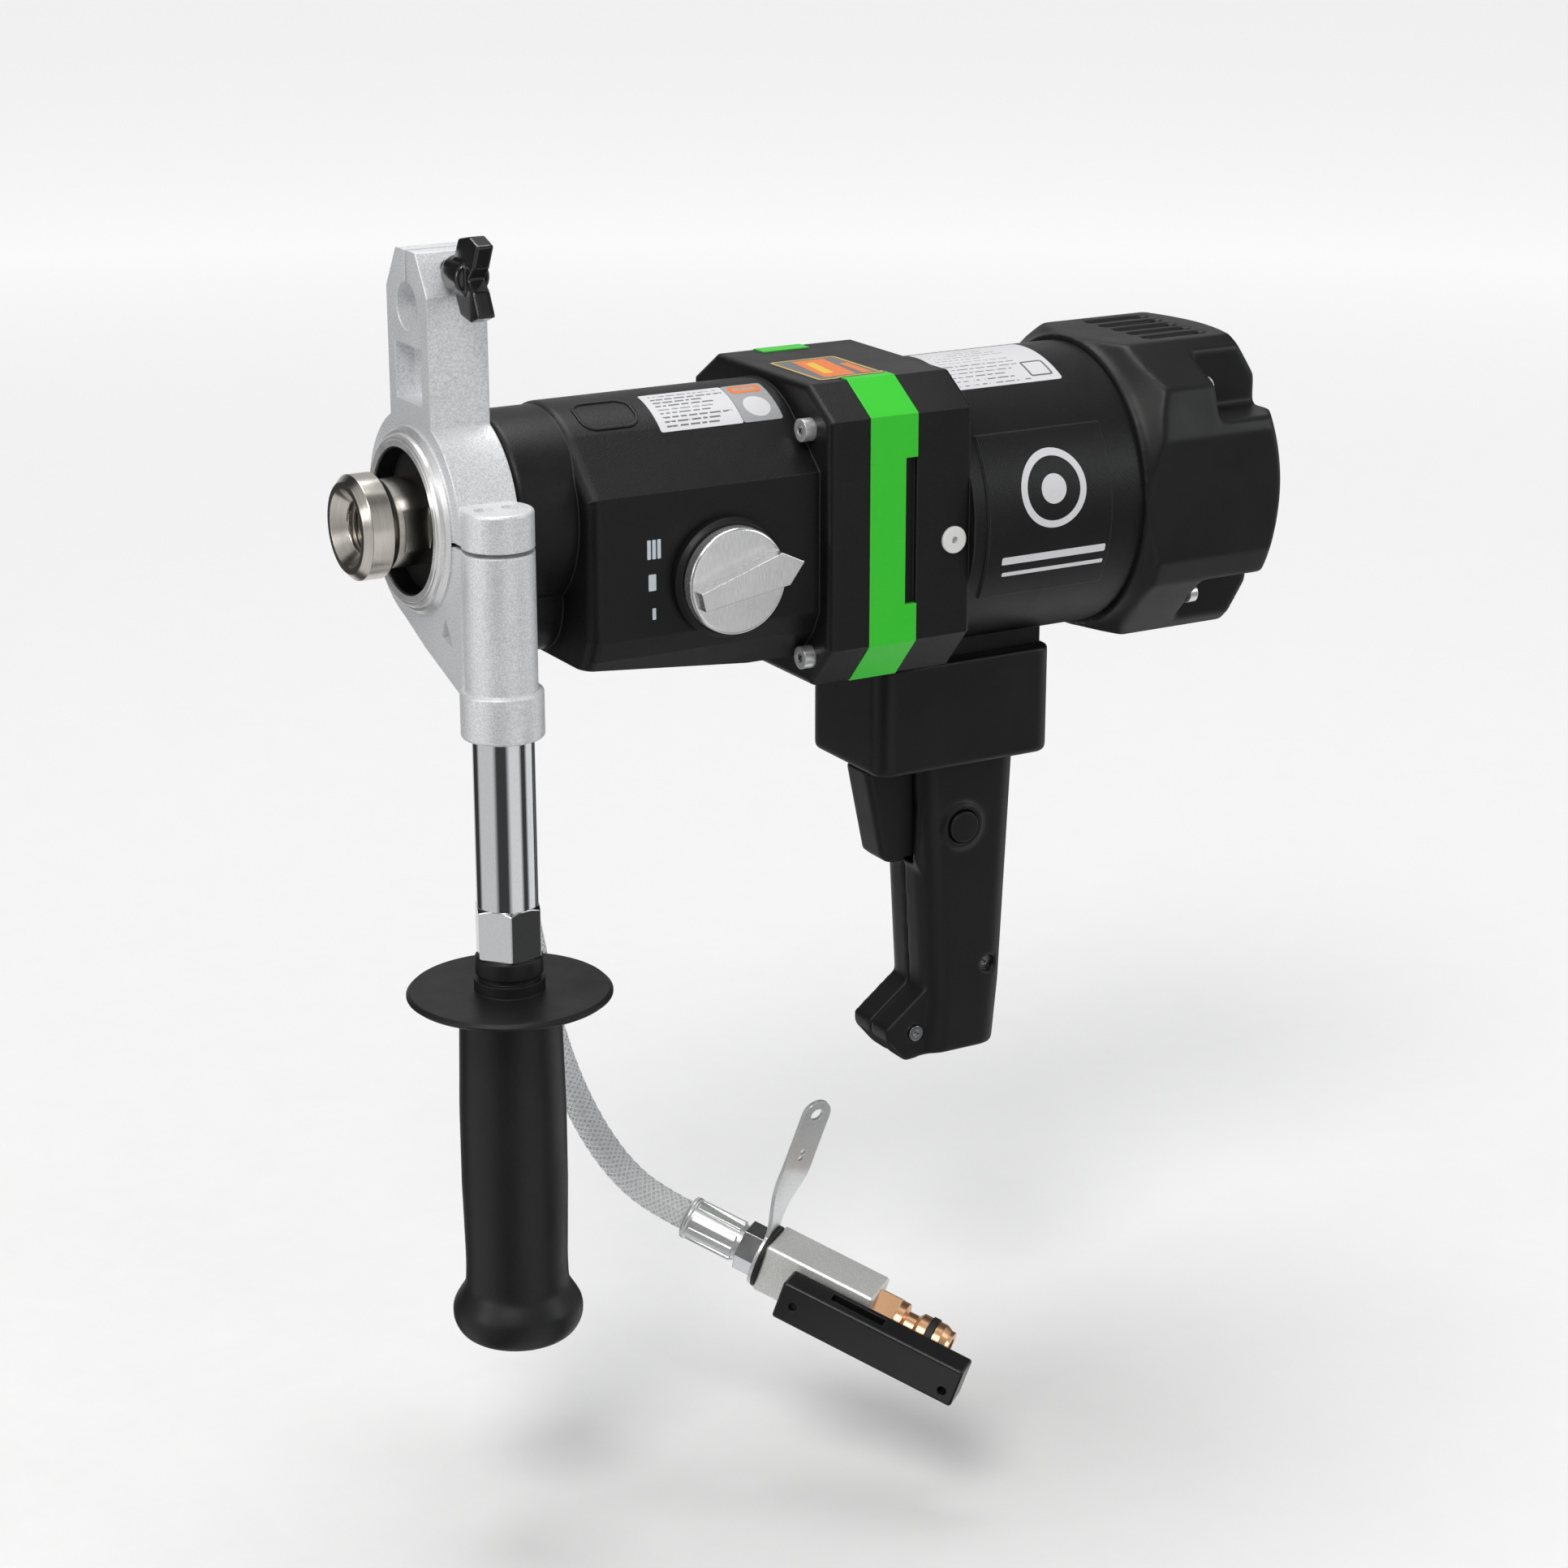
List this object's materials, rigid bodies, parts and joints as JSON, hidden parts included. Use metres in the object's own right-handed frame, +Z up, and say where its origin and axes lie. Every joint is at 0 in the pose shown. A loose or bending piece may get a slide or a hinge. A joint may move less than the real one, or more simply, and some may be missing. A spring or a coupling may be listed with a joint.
{
  "type": "hand-held wet core drill",
  "caption": "Hand-held wet core drilling machine with gearbox, motor, pistol grip, clamp bracket with side handle, and a water hose with ball valve.",
  "frame": {"origin": "on the spindle axis, at the front face of the clamp bracket", "axes": "+X from the spindle nose to the motor, +Z up, and the selector knob is on the -Y side"},
  "size_m": [0.369, 0.1927, 0.4301],
  "materials": {
    "black_casting": "fine-textured satin black powder coat on cast aluminium",
    "black_plastic": "satin black glass-filled plastic",
    "black_rubber": "matt black rubber",
    "green_plastic": "bright green moulded plastic",
    "white_plastic": "white plastic",
    "cast_aluminium": "light-grey blasted casting",
    "bright_aluminium": "brushed bright aluminium",
    "nickel_steel": "nickel-plated, turned",
    "chromed_steel": "bright chrome plate",
    "ground_steel": "ground steel",
    "core_iron": "laminated iron",
    "copper_wire": "enamelled copper",
    "insulating_plastic": "moulded insulating plastic",
    "carbon": "pressed carbon",
    "hose_braid": "steel-coloured braid over clear tube",
    "black_lever": "black anodised, satin",
    "copper_brass": "turned brass with a copper tint"
  },
  "bodies": {
    "housing": {"gear_housing": "black_casting", "casing_screws": "chromed_steel", "spindle_front_bearing": "ground_steel", "spindle_rear_bearing": "ground_steel", "spindle_seals": "black_rubber", "layshaft_bearings": "ground_steel", "mid_bearing_plate": "cast_aluminium", "rear_bearing_plate": "cast_aluminium", "detent_ring": "black_plastic", "fork_rail": "ground_steel", "green_band": "green_plastic", "motor_housing": "black_casting", "flange_plug": "white_plastic", "rear_cover": "black_plastic", "stator": "core_iron", "field_coils": "copper_wire", "armature_bearings": "ground_steel", "brush_carrier": "insulating_plastic", "carbon_brushes": "carbon", "electronics_box": "black_plastic", "control_module": "insulating_plastic", "grip_shell_left": "black_plastic", "grip_shell_right": "black_plastic", "grip_screws": "ground_steel", "switch_module": "insulating_plastic", "cord_gland": "black_rubber", "water_inlet": "chromed_steel", "water_hose": "hose_braid", "hose_ferrules": "bright_aluminium", "hose_nut": "chromed_steel", "retaining_strap": "bright_aluminium", "sealing_washer": "black_rubber", "valve_body": "bright_aluminium", "quick_plug": "copper_brass", "plug_o_ring": "black_rubber"},
    "spindle": {"spindle": "nickel_steel", "spindle_gear": "ground_steel"},
    "layshaft": {"layshaft": "ground_steel", "layshaft_wheel": "ground_steel"},
    "armature": {"armature_shaft": "ground_steel", "armature_core": "core_iron", "armature_windings": "copper_wire", "commutator": "copper_wire", "cooling_fan": "insulating_plastic"},
    "shift_collar": {"shift_collar": "ground_steel"},
    "shift_fork": {"shift_fork": "cast_aluminium"},
    "shift_knob": {"shift_knob": "bright_aluminium", "knob_shaft": "ground_steel"},
    "clamp_bracket": {"clamp_bracket": "cast_aluminium"},
    "wing_screw": {"wing_screw": "black_plastic"},
    "side_handle": {"handle_stud": "ground_steel", "handle_tube": "chromed_steel", "handle_hex": "chromed_steel", "hand_guard": "black_plastic", "handle_grip": "black_rubber"},
    "trigger": {"trigger": "black_plastic"},
    "lock_button": {"lock_button": "black_plastic"},
    "valve_lever": {"valve_ball": "ground_steel", "valve_lever": "black_lever", "lever_screw": "ground_steel"}
  },
  "joints": [
    {"name": "spindle_turn", "type": "hinge", "parent": "housing", "child": "spindle", "pos_m": [0, 0, 0], "axis": [1, 0, 0], "continuous": true},
    {"name": "layshaft_turn", "type": "hinge", "parent": "housing", "child": "layshaft", "pos_m": [0, 0, -0.0384], "axis": [1, 0, 0], "continuous": true},
    {"name": "armature_turn", "type": "hinge", "parent": "housing", "child": "armature", "pos_m": [0, 0, -0.0174], "axis": [1, 0, 0], "continuous": true},
    {"name": "knob_turn", "type": "hinge", "parent": "housing", "child": "shift_knob", "pos_m": [0.101, -0.044, -0.0235], "axis": [0, 1, 0], "range_deg": [0, 42]},
    {"name": "fork_slide", "type": "slide", "parent": "housing", "child": "shift_fork", "axis": [1, 0, 0], "range_m": [0, 0.00719]},
    {"name": "collar_slide", "type": "slide", "parent": "spindle", "child": "shift_collar", "axis": [1, 0, 0], "range_m": [0, 0.00719]},
    {"name": "bracket_swivel", "type": "hinge", "parent": "housing", "child": "clamp_bracket", "pos_m": [0.01125, 0, 0], "axis": [1, 0, 0], "continuous": true},
    {"name": "wing_turn", "type": "hinge", "parent": "clamp_bracket", "child": "wing_screw", "pos_m": [0.01125, -0.017, 0.089], "axis": [0, 1, 0], "continuous": true},
    {"name": "handle_turn", "type": "hinge", "parent": "clamp_bracket", "child": "side_handle", "pos_m": [0.01125, -0.045, -0.07], "axis": [0, 0, 1], "continuous": true},
    {"name": "trigger_pull", "type": "slide", "parent": "housing", "child": "trigger", "axis": [1, 0, 0], "range_m": [0, 0.006], "stiffness_N_per_m": 800, "springref_m": -0.002},
    {"name": "lock_press", "type": "slide", "parent": "housing", "child": "lock_button", "axis": [0, 1, 0], "range_m": [0, 0.0025], "stiffness_N_per_m": 600, "springref_m": -0.001},
    {"name": "lever_turn", "type": "hinge", "parent": "housing", "child": "valve_lever", "pos_m": [0.12453, -0.06857, -0.29691], "axis": [-0.7802, -0.6256, 0], "range_deg": [-90, 0]}
  ],
  "couplings": [
    {"joint": "layshaft_turn", "follows": "spindle_turn", "ratio": -2.5556},
    {"joint": "armature_turn", "follows": "spindle_turn", "ratio": 7.6667},
    {"joint": "fork_slide", "follows": "knob_turn", "m_per_rad": 0.009778},
    {"joint": "collar_slide", "follows": "knob_turn", "m_per_rad": 0.009778}
  ]
}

* [WHAT TO WORK ON] Print the whole listing again, exactly.

* [ANSWER TO THIS PROBLEM]
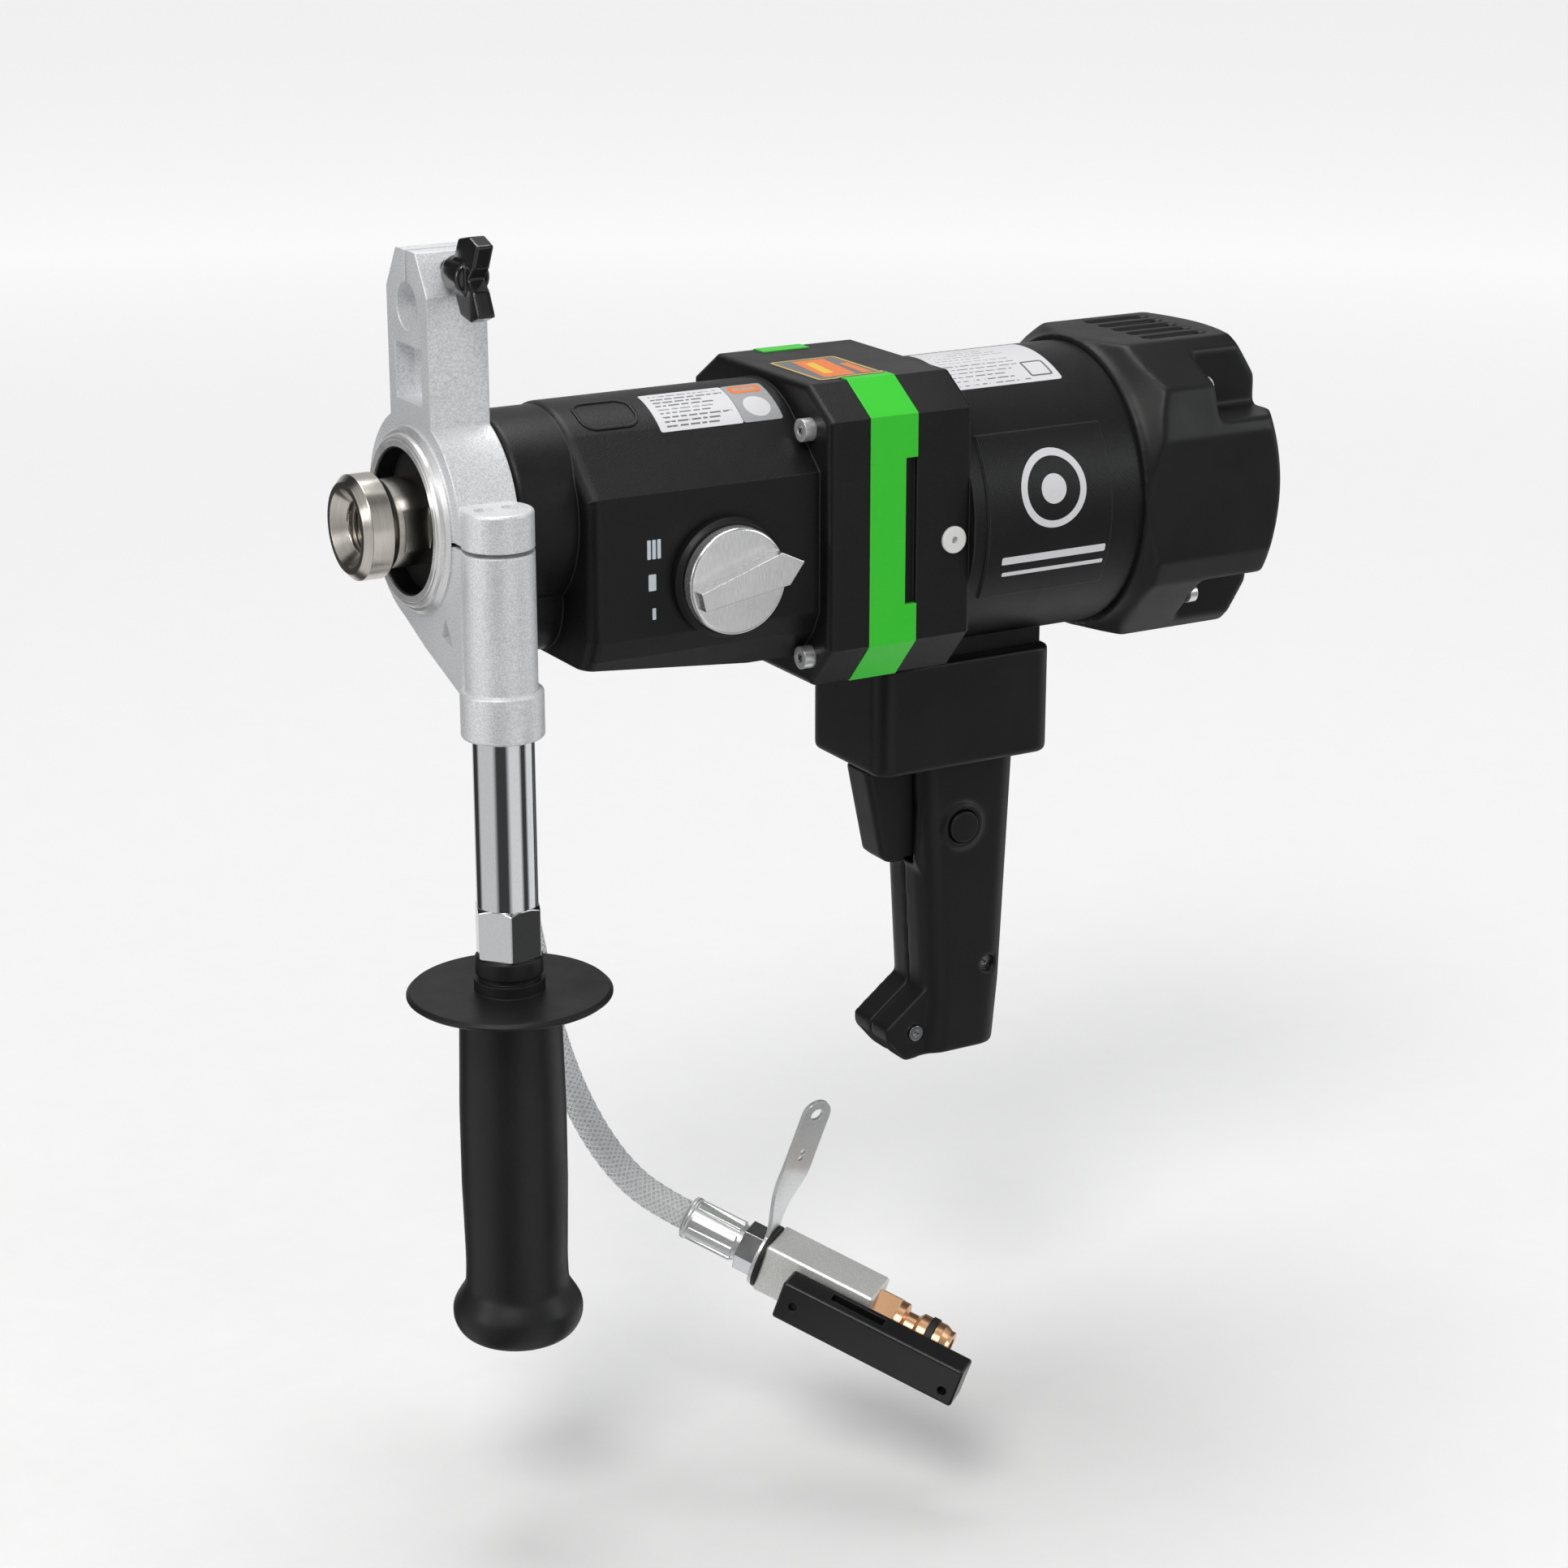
List this object's materials, rigid bodies, parts and joints as JSON, hidden parts included. Use metres in the object's own right-handed frame, +Z up, and say where its origin and axes lie. Every joint is at 0 in the pose shown. A loose or bending piece may get a slide or a hinge. A joint may move less than the real one, or more simply, and some may be missing. A spring or a coupling may be listed with a joint.
{
  "type": "hand-held wet core drill",
  "caption": "Hand-held wet core drilling machine with gearbox, motor, pistol grip, clamp bracket with side handle, and a water hose with ball valve.",
  "frame": {"origin": "on the spindle axis, at the front face of the clamp bracket", "axes": "+X from the spindle nose to the motor, +Z up, and the selector knob is on the -Y side"},
  "size_m": [0.369, 0.1927, 0.4301],
  "materials": {
    "black_casting": "fine-textured satin black powder coat on cast aluminium",
    "black_plastic": "satin black glass-filled plastic",
    "black_rubber": "matt black rubber",
    "green_plastic": "bright green moulded plastic",
    "white_plastic": "white plastic",
    "cast_aluminium": "light-grey blasted casting",
    "bright_aluminium": "brushed bright aluminium",
    "nickel_steel": "nickel-plated, turned",
    "chromed_steel": "bright chrome plate",
    "ground_steel": "ground steel",
    "core_iron": "laminated iron",
    "copper_wire": "enamelled copper",
    "insulating_plastic": "moulded insulating plastic",
    "carbon": "pressed carbon",
    "hose_braid": "steel-coloured braid over clear tube",
    "black_lever": "black anodised, satin",
    "copper_brass": "turned brass with a copper tint"
  },
  "bodies": {
    "housing": {"gear_housing": "black_casting", "casing_screws": "chromed_steel", "spindle_front_bearing": "ground_steel", "spindle_rear_bearing": "ground_steel", "spindle_seals": "black_rubber", "layshaft_bearings": "ground_steel", "mid_bearing_plate": "cast_aluminium", "rear_bearing_plate": "cast_aluminium", "detent_ring": "black_plastic", "fork_rail": "ground_steel", "green_band": "green_plastic", "motor_housing": "black_casting", "flange_plug": "white_plastic", "rear_cover": "black_plastic", "stator": "core_iron", "field_coils": "copper_wire", "armature_bearings": "ground_steel", "brush_carrier": "insulating_plastic", "carbon_brushes": "carbon", "electronics_box": "black_plastic", "control_module": "insulating_plastic", "grip_shell_left": "black_plastic", "grip_shell_right": "black_plastic", "grip_screws": "ground_steel", "switch_module": "insulating_plastic", "cord_gland": "black_rubber", "water_inlet": "chromed_steel", "water_hose": "hose_braid", "hose_ferrules": "bright_aluminium", "hose_nut": "chromed_steel", "retaining_strap": "bright_aluminium", "sealing_washer": "black_rubber", "valve_body": "bright_aluminium", "quick_plug": "copper_brass", "plug_o_ring": "black_rubber"},
    "spindle": {"spindle": "nickel_steel", "spindle_gear": "ground_steel"},
    "layshaft": {"layshaft": "ground_steel", "layshaft_wheel": "ground_steel"},
    "armature": {"armature_shaft": "ground_steel", "armature_core": "core_iron", "armature_windings": "copper_wire", "commutator": "copper_wire", "cooling_fan": "insulating_plastic"},
    "shift_collar": {"shift_collar": "ground_steel"},
    "shift_fork": {"shift_fork": "cast_aluminium"},
    "shift_knob": {"shift_knob": "bright_aluminium", "knob_shaft": "ground_steel"},
    "clamp_bracket": {"clamp_bracket": "cast_aluminium"},
    "wing_screw": {"wing_screw": "black_plastic"},
    "side_handle": {"handle_stud": "ground_steel", "handle_tube": "chromed_steel", "handle_hex": "chromed_steel", "hand_guard": "black_plastic", "handle_grip": "black_rubber"},
    "trigger": {"trigger": "black_plastic"},
    "lock_button": {"lock_button": "black_plastic"},
    "valve_lever": {"valve_ball": "ground_steel", "valve_lever": "black_lever", "lever_screw": "ground_steel"}
  },
  "joints": [
    {"name": "spindle_turn", "type": "hinge", "parent": "housing", "child": "spindle", "pos_m": [0, 0, 0], "axis": [1, 0, 0], "continuous": true},
    {"name": "layshaft_turn", "type": "hinge", "parent": "housing", "child": "layshaft", "pos_m": [0, 0, -0.0384], "axis": [1, 0, 0], "continuous": true},
    {"name": "armature_turn", "type": "hinge", "parent": "housing", "child": "armature", "pos_m": [0, 0, -0.0174], "axis": [1, 0, 0], "continuous": true},
    {"name": "knob_turn", "type": "hinge", "parent": "housing", "child": "shift_knob", "pos_m": [0.101, -0.044, -0.0235], "axis": [0, 1, 0], "range_deg": [0, 42]},
    {"name": "fork_slide", "type": "slide", "parent": "housing", "child": "shift_fork", "axis": [1, 0, 0], "range_m": [0, 0.00719]},
    {"name": "collar_slide", "type": "slide", "parent": "spindle", "child": "shift_collar", "axis": [1, 0, 0], "range_m": [0, 0.00719]},
    {"name": "bracket_swivel", "type": "hinge", "parent": "housing", "child": "clamp_bracket", "pos_m": [0.01125, 0, 0], "axis": [1, 0, 0], "continuous": true},
    {"name": "wing_turn", "type": "hinge", "parent": "clamp_bracket", "child": "wing_screw", "pos_m": [0.01125, -0.017, 0.089], "axis": [0, 1, 0], "continuous": true},
    {"name": "handle_turn", "type": "hinge", "parent": "clamp_bracket", "child": "side_handle", "pos_m": [0.01125, -0.045, -0.07], "axis": [0, 0, 1], "continuous": true},
    {"name": "trigger_pull", "type": "slide", "parent": "housing", "child": "trigger", "axis": [1, 0, 0], "range_m": [0, 0.006], "stiffness_N_per_m": 800, "springref_m": -0.002},
    {"name": "lock_press", "type": "slide", "parent": "housing", "child": "lock_button", "axis": [0, 1, 0], "range_m": [0, 0.0025], "stiffness_N_per_m": 600, "springref_m": -0.001},
    {"name": "lever_turn", "type": "hinge", "parent": "housing", "child": "valve_lever", "pos_m": [0.12453, -0.06857, -0.29691], "axis": [-0.7802, -0.6256, 0], "range_deg": [-90, 0]}
  ],
  "couplings": [
    {"joint": "layshaft_turn", "follows": "spindle_turn", "ratio": -2.5556},
    {"joint": "armature_turn", "follows": "spindle_turn", "ratio": 7.6667},
    {"joint": "fork_slide", "follows": "knob_turn", "m_per_rad": 0.009778},
    {"joint": "collar_slide", "follows": "knob_turn", "m_per_rad": 0.009778}
  ]
}